How can any crypto have fundamentals though. None of them sell anything or make any products. Kinda hard to say what something is worth if there’s no product sale to base things on. Bitcoin could be worth more if more people decide they want to buy it. Ethereum could go up if more apps are running on it. But what about all the others. Are they really worth anything really? What’s NEM worth to use? What’s stellar worth to use? Will any of them be used? Will anouther company buy them and would that change anything for people who own the coins?
Be sure to check out the thread I created on references covering valuations:
Cryptoassets, Burniske and Tatar
It would be hard to consider pure crypto projects as takeover targets. There is no voting right with owning tokens or coins, so no one can buy a majority of a coin and then take over the "company." You really are buying a piece of a network when you buy cryptos. We all know that market capitalization is the most quoted way to compare values of each blockchain project, but it's just an arbitrary number fully dependent on what the market says a coin is worth.

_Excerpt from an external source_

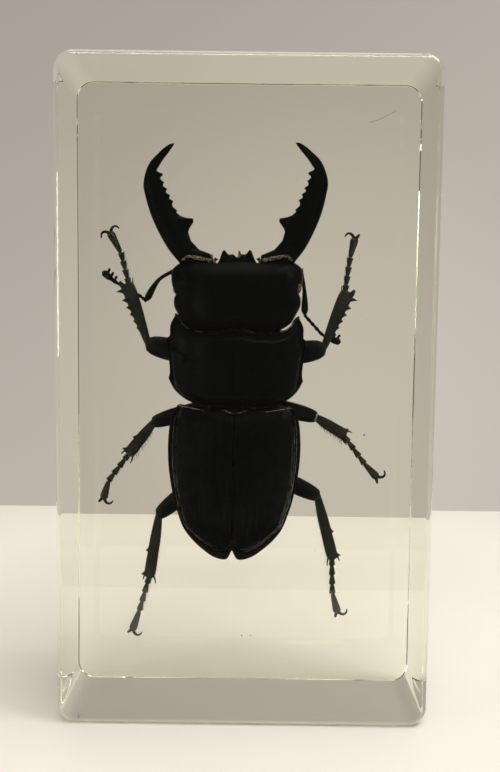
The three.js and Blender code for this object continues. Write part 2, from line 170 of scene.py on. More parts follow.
def roll_ends(t: Array, power: int) -> Array:
    """Gives the thickness of a roll that closes where t nears -1 and 1."""
    return np.sqrt(np.clip(1 - t**power, 0.02, 1))


def soft_min(a: Array, b: Array, sharpness: float = 2.2) -> Array:
    """Gives the smaller of two distances, blended where they meet, and never under 0."""
    blend = -np.log(np.exp(-sharpness * a) + np.exp(-sharpness * b)) / sharpness
    return np.clip(blend, 0, None)


def dome(across: Array, v: Array, tail: float, nose: float) -> Array:
    """Gives how far a plate stands over its rim, from 0 to 1.

    Args:
        across: The place from the plate's middle line, 0, to its side, 1.
        v: The place from its hind end, 0, to its front end, 1.
        tail: The share of the length over which the hind end rises.
        nose: The share over which the front end falls.

    Returns:
        The share of the plate's height.
    """
    crown = np.clip(1 - across**2.6, 0, 1) ** 0.6
    return crown * swell(v / tail) * (1 - 0.2 * (1 - swell((1 - v) / nose)))


Edge = Callable[[Array], Array]


def plate_grid(columns: int, rows: int, width: Edge, hind: Edge, front: Edge) -> tuple[Array, ...]:
    """Lays a grid over a plate, closer towards its sides.

    Args:
        columns: Points across.
        rows: Points along.
        width: Half the plate's width, by the place along it.
        hind: The Z of its hind edge, by the place out to the side.
        front: The Z of its front edge.

    Returns:
        Each point's place out to the side and along, from 0 to 1, its X and its Z.
    """
    u = np.sin(np.linspace(-math.pi / 2, math.pi / 2, columns))[:, None]
    v = np.linspace(0, 1, rows)[None, :]
    x = u * width(v)
    across = np.abs(u)
    return np.broadcast_to(across, x.shape), v, x, lerp(hind(across), front(across), v)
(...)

I still predict a vicious market consolidation is coming where only coins or tokens that can transition to regular use will survive. We've got several coins competing for the decentralized file storage market, but I'm skeptical that any of them will be able to compete with Microsoft, Google, Amazon, Apple and so on. I understand the benefits of decentralization vs centralized control and points of failure, but I'm not sure the average person backing up her PC or phone will ever care about that. Especially if she has to buy tokens on an exchange to use on the blockchain network to store data.
The real value will be in public record storage such as land records, property ownership, ID verifications, etc. This is just one example of course.

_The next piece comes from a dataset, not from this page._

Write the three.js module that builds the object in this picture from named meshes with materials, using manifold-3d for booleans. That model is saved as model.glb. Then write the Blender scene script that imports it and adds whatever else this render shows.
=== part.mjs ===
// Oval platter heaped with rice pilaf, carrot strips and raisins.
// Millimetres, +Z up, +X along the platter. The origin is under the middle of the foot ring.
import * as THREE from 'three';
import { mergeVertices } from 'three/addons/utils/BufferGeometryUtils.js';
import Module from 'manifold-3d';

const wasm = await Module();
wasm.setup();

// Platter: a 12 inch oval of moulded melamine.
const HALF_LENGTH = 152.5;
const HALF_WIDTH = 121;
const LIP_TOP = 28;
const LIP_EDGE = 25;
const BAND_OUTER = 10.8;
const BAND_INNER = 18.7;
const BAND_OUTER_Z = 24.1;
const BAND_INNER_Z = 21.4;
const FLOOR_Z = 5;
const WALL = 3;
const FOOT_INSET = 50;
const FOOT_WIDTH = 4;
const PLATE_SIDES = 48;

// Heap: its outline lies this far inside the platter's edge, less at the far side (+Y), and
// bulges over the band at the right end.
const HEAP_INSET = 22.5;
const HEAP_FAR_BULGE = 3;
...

Only a handful of cryptos will ever have a chance to become a global financial transactional currency. Speed, cost, availability and acceptance will decide which ones will make it. Maybe a serious fiat competitor has yet to be developed, or maybe it's bitcoin, the first to be created. I think it will take another 8-10 years for mainstream consumers in developed countries to be able and willing to pay with cryptocurrency.
So how do you value any of these? Many crypto investors will look at the total market value of some business segment and then make the argument that "if coin <X> can get 5% of this market, it will be worth billions!" It isn't a valid method of valuation. No one knows what percentage of these markets that blockchain can capture.
So this is a long answer to basically say I have no idea what valuation model(s) to apply to cryptocurrencies. A network platform coin can have value if dApps are created and become popular. I guess CryptoKitties is an early example.
We are very early in this technology cycle. Perhaps the most valuable blockchain products have yet to be created.
Thanks for the great question. I'm hoping others will join in this conversation. It's a core crypto and blockchain question.